SSE2 Packed Single-Precision Floating-Point Instructions

The SSE2 packed single-precision floating-point instructions operate on single-precision floating-point and integer operands.

Table 3-42 SSE2 Packed Single-Precision Floating-Point Instructions

Solaris Mnemonic
Intel/AMD Mnemonic
Description
Notes
cvtdq2ps
CVTDQ2PS
convert packed doubleword integers to packed single-precision floating-point values
cvtps2dq
CVTPS2DQ
convert packed single-precision floating-point values to packed doubleword integers
cvttps2dq
CVTTPS2DQ
convert with truncation packed single-precision floating-point values to packed doubleword integers

SSE2 128–Bit SIMD Integer Instructions

The SSE2 SIMD integer instructions operate on packed words, doublewords, and quadwords contained in XMM and MMX registers.

Table 3-43 SSE2 128–Bit SIMD Integer Instructions

Solaris Mnemonic
Intel/AMD Mnemonic
Description
Notes
movdq2q
MOVDQ2Q
move quadword integer from XMM to MMX registers
movdqa
MOVDQA
move aligned double quadword
movdqu
MOVDQU
move unaligned double quadword
movq2dq
MOVQ2DQ
move quadword integer from MMX to XMM registers
paddq
PADDQ
add packed quadword integers
pmuludq
PMULUDQ
multiply packed unsigned doubleword integers
pshufd
PSHUFD
shuffle packed doublewords
pshufhw
PSHUFHW
shuffle packed high words
pshuflw
PSHUFLW
shuffle packed low words
pslldq
PSLLDQ
shift double quadword left logical
psrldq
PSRLDQ
shift double quadword right logical
psubq
PSUBQ
subtract packed quadword integers
punpckhqdq
PUNPCKHQDQ
unpack high quadwords
punpcklqdq
PUNPCKLQDQ
unpack low quadwords

SSE2 Miscellaneous Instructions

The SSE2 instructions described below provide additional functionality for caching non-temporal data when storing data from XMM registers to memory, and provide additional control of instruction ordering on store operations.

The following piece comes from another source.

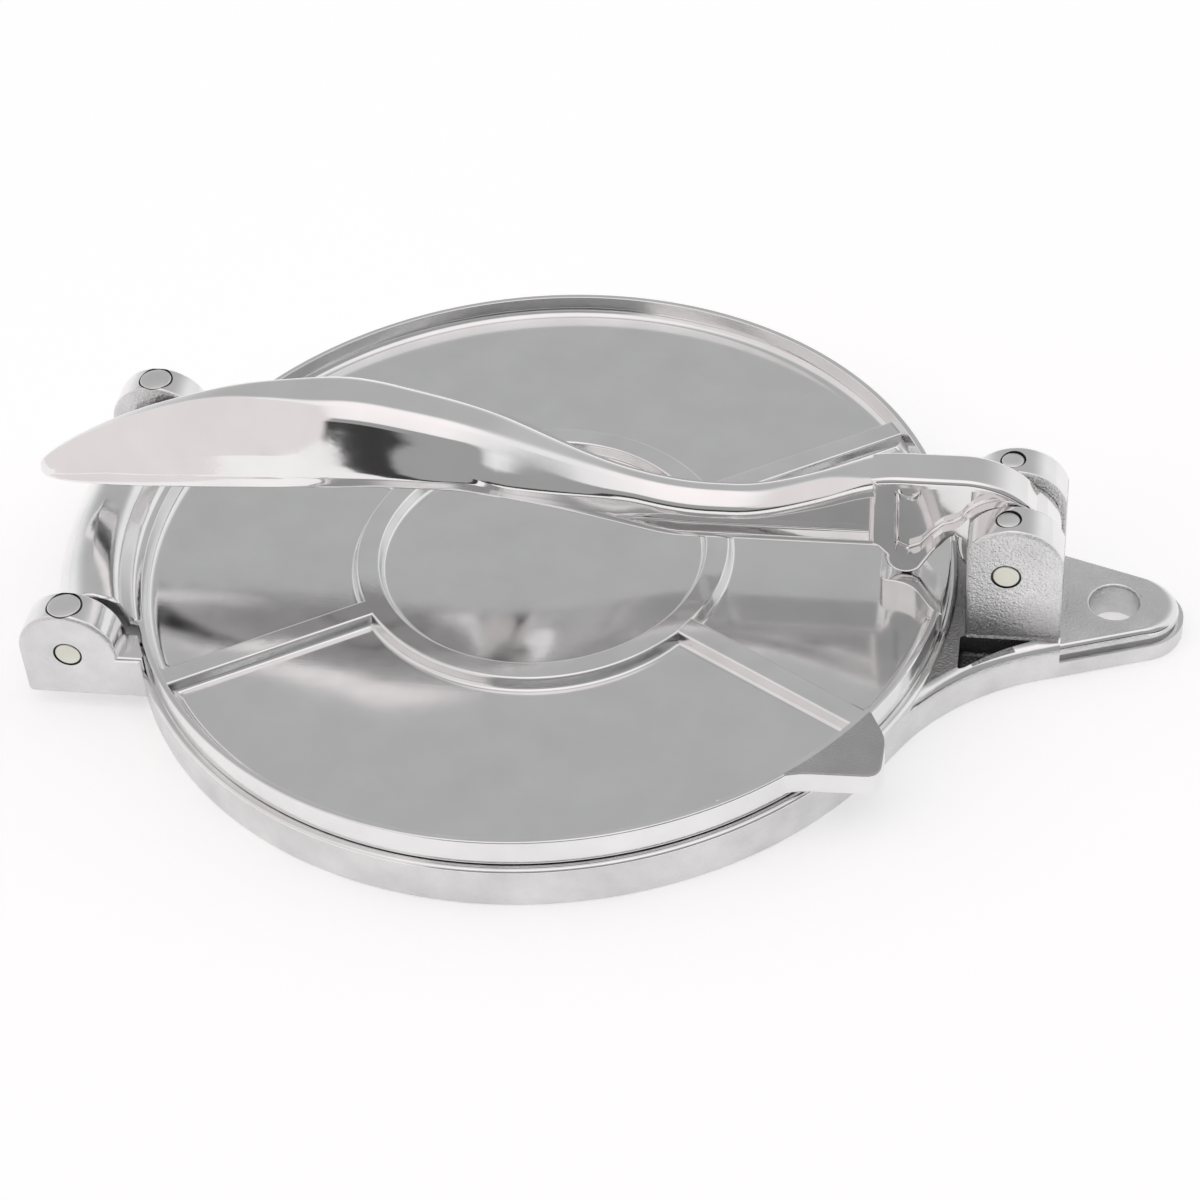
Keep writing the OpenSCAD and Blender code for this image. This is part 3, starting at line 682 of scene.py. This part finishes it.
# %% Lever arm and grip
stations = [30 + 2.5 * k for k in range(69)]
stations += [lever_reach - 40 * (1 - k / 16) ** 1.9 for k in range(1, 17)]
loops = []
for s in stations:
    half = lever_section(s)
    loop = half + [Vector((-p.x, p.y)) for p in reversed(half[1:-1])]
    loops.append([(lever_pin.x - s, p.x, lever_pin.y + p.y) for p in loop])
lever = skin("lever_casting", loops)
print("lever skin has", len(lever.data.polygons), "faces over", len(stations), "stations")

# %% [markdown]
# The hub, the cam's nose and the neck are one thick plate, seen from the side. A recess on each side leaves
# a web in the middle, with an upright rib, a round boss and a small scoop in the recess's corner.
# The lower line is one curve from the hub through a notch to the nose, which presses on the lid's pad.

# %% Lever hub and cam
hub_r = 12.4
neck_arc = Vector((11.5, -2.8))
neck_arc_r = 22.5
cam = Vector((24.7, -5.4))
cam_r = 5.1
flange_drop = 2.4  # the recess's distance from the top line


def turned(points):
    """Side view points, from distances along the lever to places in the press."""
    return [Vector((lever_pin.x - p[0], lever_pin.y + p[1])) for p in points]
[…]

Table 3-44 SSE2 Miscellaneous Instructions

Solaris Mnemonic
Intel/AMD Mnemonic
Description
Notes
clflush
CLFLUSH
flushes and invalidates a memory operand and its associated cache line from all levels of the processor's cache hierarchy
lfence
LFENCE
serializes load operations
maskmovdqu
MASKMOVDQU
non-temporal store of selected bytes from an XMM register into memory
mfence
MFENCE
serializes load and store operations
movntdq
MOVNTDQ
non-temporal store of double quadword from an XMM register into memory
movnti
MOVNTI
non-temporal store of a doubleword from a general-purpose register into memory
movntiq valid only under -xarch=amd64
movntpd
MOVNTPD
non-temporal store of two packed double-precision floating-point values from an XMM register into memory
pause
PAUSE
improves the performance of spin-wait loops